Tuesday, January 10, 2012

If this is true...


Notes from the Pastor...

It is fascinating that you can look at the life of Moses and say that the burning bush story is not all that strange.  In case you haven’t read Old Testament narrative lately, I think those who follow Harry Potter or the Twilight series would find Exodus and Numbers equally entertaining.  There are supernatural plagues, the peaceful passing of a waterway with the pursuing army drowned, the healing of those who look on a serpent lifted on a stick, and miraculous feeding of a nation on food that appears from the sky.  Like I said, it is fascinating that Moses’ burning bush story is not all that strange.  In fact, if all things are relative, then Moses at the burning bush could be compared to you in your home in an intense moment of prayer.
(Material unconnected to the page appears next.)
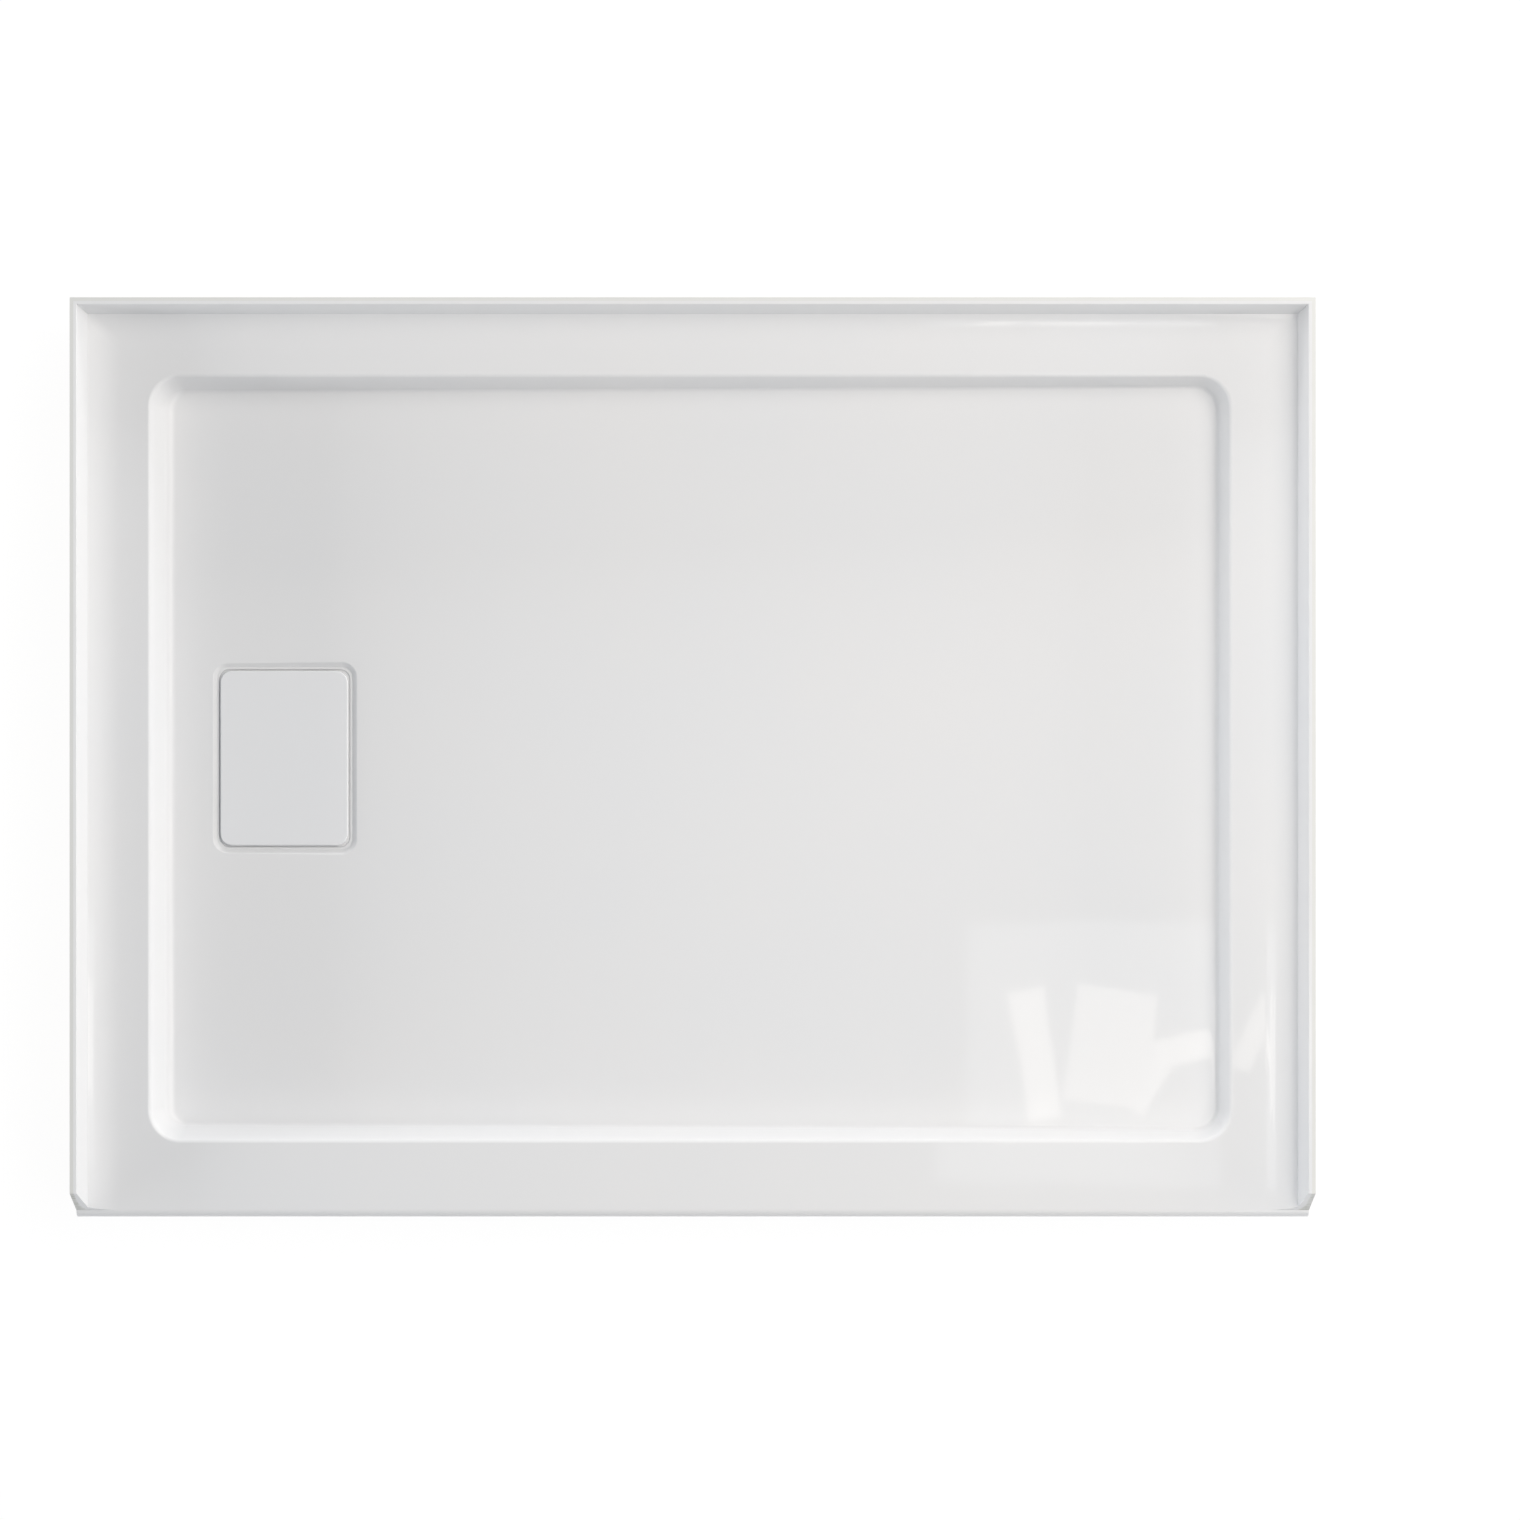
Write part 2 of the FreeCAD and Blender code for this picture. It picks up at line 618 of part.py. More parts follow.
def make_support_block(label, x, y):
    """A timber block under the board, with chamfered corners and its top cut to the fall of the floor."""
    body = new_body(label)
    half = "sizes.block_side / 2"
    top = floor_height(x, BOARD_UNDERSIDE)
    outline = new_sketch(body, "XY_Plane", f"{label}_outline")
    draw_rectangle(outline, f"-{half}", half, f"-{half}", half)
    solid = extrude(body, "Pad", outline, f"{top} + sizes.block_side * {FALL}", f"{label}_block")
    solid = bevel_edges(body, solid, is_upright, "sizes.block_chamfer", f"{label}_corners")

    slant = new_sketch(body, "XZ_Plane", f"{label}_slant_outline")
    reach = "sizes.block_side"
    draw_polygon(
        slant,
        [
            (f"-{reach}", f"{top} - {reach} * {FALL}"),
            (reach, f"{top} + {reach} * {FALL}"),
            (reach, f"{top} + {SPARE}"),
            (f"-{reach}", f"{top} + {SPARE}"),
        ],
    )
    extrude(body, "Pocket", slant, f"2 * {reach}", f"{label}_slant", both_ways=True)
    stand_at(body, x, y)
    return body


def make_support_blocks():
    """Four columns of blocks in three rows, spread over the board; the waste stands where one would be."""
    first = f"({BOARD_LEFT} + sizes.block_from_board_end)"
    pitch = f"(({BOARD_RIGHT} - {BOARD_LEFT} - 2 * sizes.block_from_board_end) / 3)"
    row_reach = f"((({BOARD_BACK}) - ({BOARD_FRONT})) / 2 - sizes.block_from_board_side)"
    blocks = []
    for column in range(4):
        x = f"({first} + {column} * {pitch})"
        for row in (-1, 0, 1):
            y = f"({RECESS_MIDDLE_Y} + {row} * {row_reach})"
            over_waste = abs(value(f"{x} - {WASTE_X}")) < value("sizes.sump_length")
            if row == 0 and over_waste:
                continue
            blocks.append(make_support_block(f"support_block_{len(blocks) + 1}", x, y))
    return blocks


pieces.append(make_floor_board())
pieces += make_rails()
pieces += make_support_blocks()


# The waste fitting. Its pieces are turned about the pipe's axis; heights count from the sump's face.
SHELL_UNDERSIDE = f"(-{LAMINATE_BACK})"
BARREL = "(sizes.barrel_diameter / 2)"
BORE = "(sizes.barrel_diameter / 2 - sizes.barrel_wall)"
PIPE = f"({BORE} - sizes.gasket_room)"
WASTE_FLANGE = f"({BARREL} + sizes.waste_flange_reach)"
LOCKNUT_HUB = f"({BARREL} + sizes.locknut_hub_wall)"
LOCKNUT_RIM = f"({LOCKNUT_HUB} + sizes.locknut_lug_height)"
FLANGE_UNDERSIDE = "sizes.sealing_washer_thickness"
WASTE_TOP = "(sizes.sealing_washer_thickness + sizes.waste_flange_thickness)"
BARREL_FOOT = "(-sizes.barrel_length)"
GASKET_FOOT = f"({BARREL_FOOT} + sizes.pipe_lip_height)"
GASKET_TOP = f"({GASKET_FOOT} + sizes.gasket_height)"
STRAINER_EDGE = f"({BORE} + sizes.strainer_seat_width)"
STRAINER_FOOT = f"({WASTE_TOP} - sizes.strainer_thickness)"


def turned_piece(label, section):
    """A body turned about the waste's axis from half of its section, radius and height pairs."""
    body = new_body(label)
    sketch = new_sketch(body, "XZ_Plane", f"{label}_section")
    draw_polygon(sketch, section)
    revolve(body, sketch, f"{label}_turned")
    stand_at(body, WASTE_X, WASTE_Y, SUMP_FLOOR)
    return body


def ring_section(inside, outside, low, high):
    return [(inside, low), (outside, low), (outside, high), (inside, high)]


def make_drain_body():
    """A flanged barrel: seat for the strainer at the top, bore for the gasket, lip round the pipe."""
    return turned_piece(
        "drain_body",
        [
            (PIPE, BARREL_FOOT),
            (BARREL, BARREL_FOOT),
            (BARREL, FLANGE_UNDERSIDE),
            (WASTE_FLANGE, FLANGE_UNDERSIDE),
            (WASTE_FLANGE, f"{WASTE_TOP} - sizes.waste_flange_bevel"),
            (f"{WASTE_FLANGE} - sizes.waste_flange_bevel", WASTE_TOP),
            (f"{STRAINER_EDGE} + sizes.ring_gap", WASTE_TOP),
            (f"{STRAINER_EDGE} + sizes.ring_gap", STRAINER_FOOT),
            (BORE, STRAINER_FOOT),
            (BORE, GASKET_FOOT),
            (PIPE, GASKET_FOOT),
        ],
    )


def make_locknut():
    """A ring under the laminate with lugs for a spanner."""
    top = f"({SHELL_UNDERSIDE} - sizes.friction_washer_thickness)"
    low = f"({top} - sizes.locknut_height)"
    plate = f"({top} - sizes.locknut_plate)"
    inside = f"({BARREL} + sizes.ring_gap)"
    body = turned_piece(
        "drain_locknut",
        [
            (inside, low),
            (LOCKNUT_HUB, low),
            (LOCKNUT_HUB, plate),
            (LOCKNUT_RIM, plate),
            (LOCKNUT_RIM, top),
            (inside, top),
        ],
    )
    lug = new_sketch(body, "XY_Plane", "locknut_lug_outline", low)
    half = "sizes.locknut_lug_breadth / 2"
    draw_rectangle(lug, f"{LOCKNUT_HUB} - sizes.locknut_lug_height", LOCKNUT_RIM, f"-{half}", half)
    reach = f"{top} - {low}"
    feature = extrude(body, "Pad", lug, reach, "locknut_lug")
    repeat_round(body, feature, "sizes.locknut_lug_count", "locknut_lugs")
    return body


def make_compression_nut():
    """The ring that is screwed down on the gasket from above, with slots for its key."""
    high = f"({GASKET_TOP} + sizes.compression_nut_height)"
    outside = f"({BORE} - sizes.ring_gap)"
    body = turned_piece("compression_nut", ring_section(PIPE, outside, GASKET_TOP, high))
    slot = new_sketch(body, "XY_Plane", "compression_nut_slot_outline", high)
    half = "sizes.compression_nut_slot / 2"
    rim = "sizes.compression_nut_rim"
    draw_rectangle(slot, f"{PIPE} + {rim}", f"{outside} - {rim}", f"-{half}", half)
    feature = extrude(body, "Pocket", slot, "sizes.compression_nut_height / 2", "nut_slot")
    repeat_round(body, feature, "sizes.compression_nut_slot_count", "nut_slots")
    return body


def make_strainer():
    """A pressed disc with a middle hole, two rings of holes and a short skirt that springs into the bore."""
    skirt = f"({BORE} - sizes.ring_gap)"
    wall = "sizes.strainer_thickness"
    body = turned_piece(
        "strainer",
        [
            ("0", STRAINER_FOOT),
            (f"{skirt} - {wall}", STRAINER_FOOT),
            (f"{skirt} - {wall}", f"{STRAINER_FOOT} - sizes.strainer_skirt_depth"),
            (skirt, f"{STRAINER_FOOT} - sizes.strainer_skirt_depth"),
            (skirt, STRAINER_FOOT),
            (STRAINER_EDGE, STRAINER_FOOT),
            (STRAINER_EDGE, WASTE_TOP),
            ("0", WASTE_TOP),
        ],
    )
    for ring in (1, 2):
        hole = new_sketch(body, "XY_Plane", f"strainer_ring_{ring}_outline", WASTE_TOP)
        distance = f"{ring} * sizes.strainer_ring_pitch"
        draw_circle(hole, distance, "0", "sizes.strainer_hole_diameter")
        feature = extrude(body, "Pocket", hole, wall, f"strainer_ring_{ring}_hole")
        repeat_round(body, feature, f"{ring} * sizes.strainer_inner_hole_count", f"strainer_ring_{ring}")
    centre = new_sketch(body, "XY_Plane", "strainer_centre_outline", WASTE_TOP)
    draw_circle(centre, "0", "0", "sizes.strainer_hole_diameter")
    extrude(body, "Pocket", centre, wall, "strainer_centre_hole")
    return body


pieces.append(make_drain_body())
pieces.append(
    turned_piece(
        "drain_sealing_washer",
        ring_section(
            f"{BARREL} + sizes.ring_gap",
            f"{WASTE_FLANGE} - sizes.waste_flange_bevel",
            "0",
            FLANGE_UNDERSIDE,
        ),
    )
)
pieces.append(
    turned_piece(
        "drain_friction_washer",
        ring_section(
            f"{BARREL} + sizes.barrel_hole_gap",
            LOCKNUT_RIM,
            f"{SHELL_UNDERSIDE} - sizes.friction_washer_thickness",
            SHELL_UNDERSIDE,
        ),
    )
)
pieces.append(make_locknut())
pieces.append(
    turned_piece(
        "pipe_gasket",
        ring_section(
            PIPE, f"{BORE} - sizes.ring_gap", GASKET_FOOT, GASKET_TOP
        ),
    )
)
pieces.append(make_compression_nut())
pieces.append(make_strainer())


# The lift-off cover over the sump, its top a little above the floor. Its heights count from the sump's face.
COVER_TOP = "(sizes.sump_depth + sizes.cover_proud)"
PLATE_UNDERSIDE = f"({COVER_TOP} - sizes.cover_plate_thickness)"
SKIRT_FOOT = f"({COVER_TOP} - sizes.cover_skirt_depth)"
SKIRT_INSET = "(sizes.cover_overlap + sizes.cover_skirt_gap)"
BOSS_FOOT = "sizes.cover_foot_thickness"
COVER_X = "(sizes.sump_length / 2 + sizes.cover_overlap)"
COVER_Y = "(sizes.sump_breadth / 2 + sizes.cover_overlap)"
BOSS_X = f"({COVER_X} - sizes.cover_boss_inset_x)"
BOSS_Y = f"({COVER_Y} - sizes.cover_boss_inset_y)"


def cover_outline(sketch, inset):
    draw_rounded_rectangle(
        sketch,
        f"-{COVER_X} + {inset}",
        f"{COVER_X} - {inset}",
        f"-{COVER_Y} + {inset}",
        f"{COVER_Y} - {inset}",
        f"sizes.sump_corner_radius + sizes.cover_overlap - {inset}",
    )


def make_cover():
    """A moulded plate; under it a skirt that drops into the sump, ribs and a boss near each corner."""
    body = new_body("drain_cover")
    outline = new_sketch(body, "XY_Plane", "cover_outline", PLATE_UNDERSIDE)
    cover_outline(outline, "0")
    solid = extrude(body, "Pad", outline, "sizes.cover_plate_thickness", "cover_plate")

    def is_top(edge):
        return at_height(edge, value(COVER_TOP))

    round_edges(body, solid, is_top, "sizes.cover_edge_round", "cover_edge")
    skirt = new_sketch(body, "XY_Plane", "cover_skirt_outline", SKIRT_FOOT)
    cover_outline(skirt, SKIRT_INSET)
    cover_outline(skirt, f"({SKIRT_INSET} + sizes.cover_skirt_wall)")
    depth = "sizes.cover_skirt_depth - sizes.cover_plate_thickness"
    extrude(body, "Pad", skirt, depth, "cover_skirt")

    ribs = new_sketch(body, "XY_Plane", "cover_ribs_outline", SKIRT_FOOT)
    half = "sizes.cover_rib_thickness / 2"
    end = f"{COVER_X} - {SKIRT_INSET} - sizes.cover_skirt_wall / 2"
    for place in (-1.5, -0.5, 0.5, 1.5):
        middle = f"{place} * sizes.cover_rib_pitch"
        draw_rectangle(ribs, f"-({end})", end, f"{middle} - {half}", f"{middle} + {half}")
    extrude(body, "Pad", ribs, depth, "cover_ribs")

    bosses = new_sketch(body, "XY_Plane", "cover_bosses_outline", BOSS_FOOT)
    for x, y in corner_signs():
        draw_circle(bosses, f"{x} * {BOSS_X}", f"{y} * {BOSS_Y}", "sizes.cover_boss_diameter")
    extrude(body, "Pad", bosses, f"{PLATE_UNDERSIDE} - {BOSS_FOOT}", "cover_bosses")

    sockets = new_sketch(body, "XY_Plane", "cover_sockets_outline", BOSS_FOOT)
    bore = "sizes.cover_foot_plug_diameter"
    for x, y in corner_signs():
        draw_circle(sockets, f"{x} * {BOSS_X}", f"{y} * {BOSS_Y}", bore)
    extrude(body, "Pocket", sockets, "sizes.cover_foot_plug_length", "cover_sockets", reverse=True)
    stand_at(body, WASTE_X, WASTE_Y, SUMP_FLOOR)
    return body


def corner_signs():
    return [(-1, -1), (1, -1), (1, 1), (-1, 1)]


def make_cover_foot(label, x_side, y_side):
    """A rubber button whose plug is pushed into the cover's boss."""
    body = new_body(label)
    rim = "sizes.cover_foot_diameter / 2"
    plug = "sizes.cover_foot_plug_diameter / 2"
    section = new_sketch(body, "XZ_Plane", f"{label}_section")
    draw_polygon(
        section,
        [
            ("0", "0"),
            (f"{rim} - sizes.cover_foot_bevel", "0"),
            (rim, "sizes.cover_foot_bevel"),
            (rim, BOSS_FOOT),
            (plug, BOSS_FOOT),
            (plug, f"{BOSS_FOOT} + sizes.cover_foot_plug_length"),
            ("0", f"{BOSS_FOOT} + sizes.cover_foot_plug_length"),
        ],
    )
    revolve(body, section, f"{label}_turned")
    stand_at(body, f"{WASTE_X} + {x_side} * {BOSS_X}", f"{WASTE_Y} + {y_side} * {BOSS_Y}", SUMP_FLOOR)
    return body


pieces.append(make_cover())
for number, (x_side, y_side) in enumerate(corner_signs(), start=1):
    pieces.append(make_cover_foot(f"cover_foot_{number}", x_side, y_side))


doc.recompute()
for thing in doc.Objects:
    if "Invalid" in thing.State or "Error" in thing.State:
        raise RuntimeError(f"{thing.Label} failed: {thing.State}")
for piece in pieces:
    if piece.Shape.isNull() or not piece.Shape.isValid():
        raise RuntimeError(f"{piece.Label} has no valid shape")

os.makedirs("parts", exist_ok=True)
for piece in pieces:
    piece.Shape.exportStep(f"parts/{piece.Label}.step")
    print(f"{piece.Label}: {len(piece.Shape.Solids)} solid, {piece.Shape.Volume / 1000:.1f} cm3")
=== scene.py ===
import math

import bmesh
import bpy
import numpy as np
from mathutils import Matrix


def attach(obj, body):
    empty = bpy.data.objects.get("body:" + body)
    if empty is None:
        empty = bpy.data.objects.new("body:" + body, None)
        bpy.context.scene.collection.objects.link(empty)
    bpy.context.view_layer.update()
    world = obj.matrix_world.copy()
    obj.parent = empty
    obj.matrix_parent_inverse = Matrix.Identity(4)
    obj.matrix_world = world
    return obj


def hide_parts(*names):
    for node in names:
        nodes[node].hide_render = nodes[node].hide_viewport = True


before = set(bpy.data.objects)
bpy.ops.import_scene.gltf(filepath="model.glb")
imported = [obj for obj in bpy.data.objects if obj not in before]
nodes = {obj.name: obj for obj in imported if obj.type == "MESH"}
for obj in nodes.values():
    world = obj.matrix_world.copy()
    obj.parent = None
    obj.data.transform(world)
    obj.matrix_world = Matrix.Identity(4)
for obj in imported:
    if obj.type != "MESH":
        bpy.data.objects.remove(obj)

# Shower tray seen from straight above on a white ground. Lengths in the surface code are millimetres in the
# CAD frame and become metres in add_piece. Lamps, camera and materials are in metres.

bpy.context.view_layer.update()
scene = bpy.context.scene
MM = 1000.0  # millimetres in a metre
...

Maybe if we humanized Moses, saw him as our mirrored image, then we would find immense value in the stories of Exodus and Numbers.  The burning bush then would become a potential narrative in any of our lives…
A discrete sheep rancher finds in nature a beautiful happening.  She notices something that others may simply pass by, and she walks toward it only to sense its inherent holiness.  In a moment of mental clarity, she removes her boots and kneels, and without expectation the beautiful happening momentarily reveals God.

Yes, that moment is possible.  Yes, that happening takes place in peoples lives; regardless of profession – somehow, someway the holy intersects the human.  Church Father Gregory of Nyssa, when commenting on Moses at the burning bush, tells his listeners that Moses’ posture, along with Divine revelation, are possible if “we are established in this peaceable, non-combative condition; [then] the truth will shine upon us, bringing light to the eyes of the soul with its own rays.”

If this is true, and I think it is, then what will be the result?  Will you, like Moses, arise from the momentary intersection of the human and the holy, and go out to your family, to your neighbors, to your community and participate in changing the world?